Cartilage Piercing Vs Helix/Flat/Conch



Often clients come in and ask for a cartilage piercing. This is confusing for a few reasons for us. First of all, the entire ear beyond the lobe is cartilage. So asking to pierce your cartilage could realistically be referring to any part of the ear. And because of this, while most commonly clients use cartilage to refer to a helix, many also use it to refer to flats and conches, and sometimes entirely different piercings. It’s helpful to use the specific placement you desire so we make sure we are on the same page with what you want done.

Jewelry Vs Piercing

“Yeah, I need a new nose piercing?” “Ok, so you want to be pierced?” “No no, I’m already pierced, I just need a new piercing for it, mine fell out.” This interaction happens at studios around the world, quite often. Folks accidentally referring to jewelry as a piercing. And it unfortunately creates a lot of misunderstanding. When we hear the word piercing, we always assume you mean the act of creating a new piercing in your body. Many people however use piercing interchangeably with the jewelry they wear in their piercings. This creates a lot of miscommunication for piercers and clients!

Male and Female Genital Piercings Vs Penile and Vulva Piercings

Piercing’s don’t have a gender! Their aren’t “male” piercings or “female” piercings. Yes, even when it comes to genital piercings, since not every man has a penis and not every women has a vulva and some folks don’t identify as male or female at all! Like other piercings, it’s much easier to use correct anatomical terms when discussing these piercings. Are we piercing a vulva or a penis?
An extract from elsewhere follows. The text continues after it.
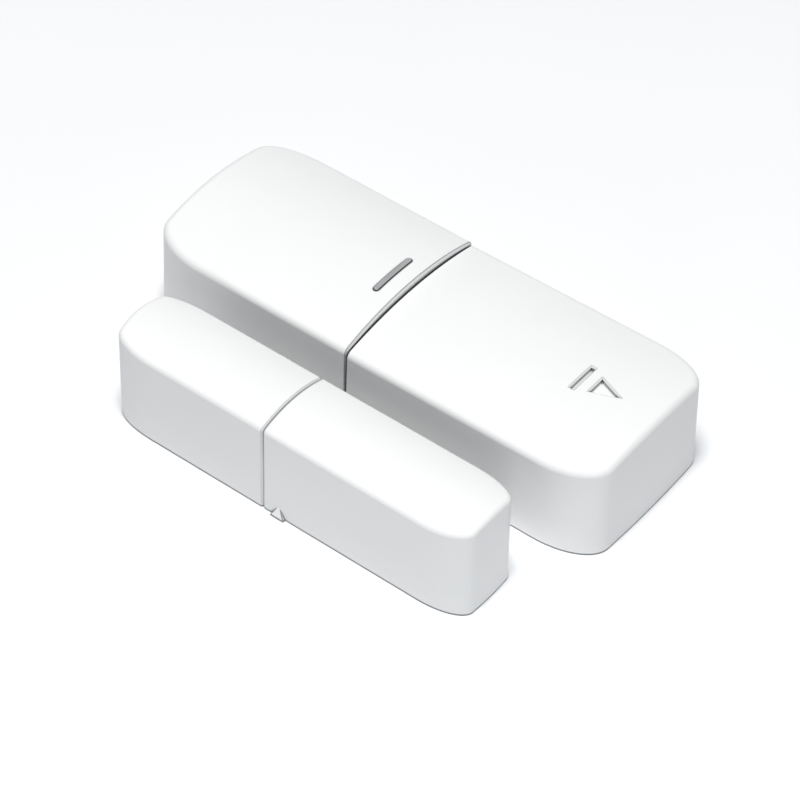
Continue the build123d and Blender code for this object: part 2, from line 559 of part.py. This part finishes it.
NEGATIVE_X = (0.98, 0.98 + CONTACT_THICK)
POSITIVE_X = (33.5, 33.5 + CONTACT_THICK)
TAB_X = BOARD_RIGHT - 0.5
with BuildPart() as negative_contact:
    slab(*NEGATIVE_X, -4.6, 4.6, TRAY_TOP + 0.1, 12.2)
    slab(TAB_X, NEGATIVE_X[1], 1.0, 3.0, 4.2, 4.5)
    slab(TAB_X, TAB_X + CONTACT_THICK, 1.0, 3.0, 4.2, BOARD_Z)
label_and_save(negative_contact, "negative_contact")

with BuildPart() as positive_contact:
    slab(*POSITIVE_X, -4.6, 4.6, TRAY_TOP + 0.1, 12.2)
    slab(*POSITIVE_X, -7.0, -4.0, TRAY_TOP + 0.1, 4.9)
    slab(TAB_X, POSITIVE_X[1], -7.0, -6.7, TRAY_TOP + 0.1, 4.9)
    slab(TAB_X, TAB_X + 1.0, -7.0, -6.7, TRAY_TOP + 0.1, BOARD_Z)
label_and_save(positive_contact, "positive_contact")


# ---- Magnet unit ------------------------------------------------------------------------------
MAGNET_HOLE_PLACES = [(-MAGNET_HOLES / 2, 0), (MAGNET_HOLES / 2, 0)]
BAR_GAP = 0.1
magnet_place = Pos(*MAGNET_AT, 0)


def place_magnet_piece(builder, name):
    """Moves a piece built about the magnet unit's own centre to its place, and saves it."""
    placed = magnet_place * builder.part
    placed.label = name
    export_step(placed, f"parts/{name}.step")


with BuildPart() as magnet_plate:
    extrude(outline(MAGNET_CASE, MAGNET_WALL + INNER_GAP, 0), amount=PLATE_THICK)
    # cradle around the bar magnet
    reach_x, reach_y = BAR[0] / 2 + BAR_GAP, BAR[1] / 2 + BAR_GAP
    slab(-reach_x - 1.2, reach_x + 1.2, -reach_y - 0.8, reach_y + 0.8, PLATE_THICK, PLATE_THICK + 4.0)
    slab(-reach_x, reach_x, -reach_y, reach_y, PLATE_THICK, PLATE_THICK + 5.0, Mode.SUBTRACT)
    posts(MAGNET_HOLE_PLACES, MAGNET_HOLE_R, 0, PLATE_THICK, Mode.SUBTRACT)
    cones(MAGNET_HOLE_PLACES, MAGNET_HOLE_R, MAGNET_HOLE_R + SINK_EXTRA,
          PLATE_THICK - SINK_EXTRA, PLATE_THICK, Mode.SUBTRACT)
    with BuildSketch():
        RectangleRounded(*MAGNET_PAD_SIZE, 1.5)
    extrude(amount=PAD_THICK, mode=Mode.SUBTRACT)
place_magnet_piece(magnet_plate, "magnet_plate")

with BuildPart() as magnet_pad:
    with BuildSketch():
        RectangleRounded(MAGNET_PAD_SIZE[0] - 0.2, MAGNET_PAD_SIZE[1] - 0.2, 1.4)
    extrude(amount=PAD_THICK)
place_magnet_piece(magnet_pad, "magnet_pad")

with BuildPart() as bar_magnet:
    slab(-BAR[0] / 2, BAR[0] / 2, -BAR[1] / 2, BAR[1] / 2, PLATE_THICK, PLATE_THICK + BAR[2])
    chamfer(bar_magnet.edges().filter_by(Axis.X), 0.3)
place_magnet_piece(bar_magnet, "bar_magnet")

groove_at = GROOVE_X - MAGNET_AT[0]
left_half = seam_half(magnet_block, groove_at, Keep.BOTTOM, bevel=GROOVE_LEFT_BEVEL)
right_half = seam_half(magnet_block, groove_at, Keep.TOP, radius=GROOVE_RIGHT_RADIUS)
half_width = MAGNET_CASE.width / 2
mark_x = MARK_X - MAGNET_AT[0]
with BuildPart() as magnet_marks:
    # ramps whose feet stand proud of both long walls, trimmed to triangles that point outwards
    with BuildSketch(Plane.YZ.offset(mark_x)):
        with BuildLine():
            Polyline((-half_width - MARK_PROUD, 0), (half_width + MARK_PROUD, 0),
                     (half_width - MAGNET_CASE.taper, MARK_HEIGHT),
                     (MAGNET_CASE.taper - half_width, MARK_HEIGHT), close=True)
        make_face()
    extrude(amount=MARK_WIDTH / 2, both=True)
    with BuildSketch(Plane.XZ):
        with BuildLine():
            Polyline((mark_x - MARK_WIDTH / 2, 0), (mark_x + MARK_WIDTH / 2, 0),
                     (mark_x, MARK_HEIGHT), close=True)
        make_face()
    extrude(amount=half_width + MARK_PROUD, both=True, mode=Mode.INTERSECT)
with BuildPart() as magnet_cap:
    add(left_half)
    add(right_half)
    add(magnet_marks.part)
    add(magnet_hollow, mode=Mode.SUBTRACT)
    slab(-50, 50, -50, 50, -1, RIM_LIFT, Mode.SUBTRACT)
place_magnet_piece(magnet_cap, "magnet_cap")
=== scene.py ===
import json
import math

import bpy
from mathutils import Matrix, Vector


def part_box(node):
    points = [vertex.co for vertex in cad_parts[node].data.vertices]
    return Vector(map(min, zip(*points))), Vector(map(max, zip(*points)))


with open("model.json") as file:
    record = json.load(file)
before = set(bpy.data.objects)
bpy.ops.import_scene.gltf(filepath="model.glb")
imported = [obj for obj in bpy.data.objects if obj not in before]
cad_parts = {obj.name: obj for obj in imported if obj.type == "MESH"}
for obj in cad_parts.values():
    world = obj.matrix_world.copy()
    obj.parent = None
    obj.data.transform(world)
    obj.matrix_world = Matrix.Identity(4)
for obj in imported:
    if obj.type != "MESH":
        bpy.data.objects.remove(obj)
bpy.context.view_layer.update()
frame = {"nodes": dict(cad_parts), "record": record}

MM = 0.001

# ---- Camera, in degrees and metres -------------------------------------------------------------
CAMERA_AZIMUTH = 37.0
CAMERA_ELEVATION = 45.4
CAMERA_ROLL = 1.45
CAMERA_LENS = 144.0
CAMERA_DISTANCE = 420.6 * MM
CAMERA_AIM = Vector((4.6, -11.3, 8.0)) * MM

# ---- Studio ------------------------------------------------------------------------------------
KEY = {"azimuth": 24, "elevation": 81.5, "distance": 0.9, "size": 0.30, "power": 9.7}
FILL = {"azimuth": 44, "elevation": 14, "distance": 0.17, "size": 0.05, "power": 0.032}
KEY_COLOUR = (1.0, 0.995, 0.985)
FILL_COLOUR = (0.95, 0.98, 1.0)
WORLD_COLOUR = (0.75, 0.87, 1.0)
WORLD_STRENGTH = 0.09
FLOOR_PALE, FLOOR_DARK = (0.82, 0.83, 0.845), (0.81, 0.82, 0.835)
FLOOR_REACH = 3.0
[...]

This communicates the exact anatomy that is being worked on, without trying to impose gender on something that isn’t gendered at all.


Slang terms are cute, but using proper terminology is really important to prevent miscommunication and issues with your piercer! To make sure you are going to get the piercing or jewelry you want, and everything is communicated clearly, using proper terms is essential!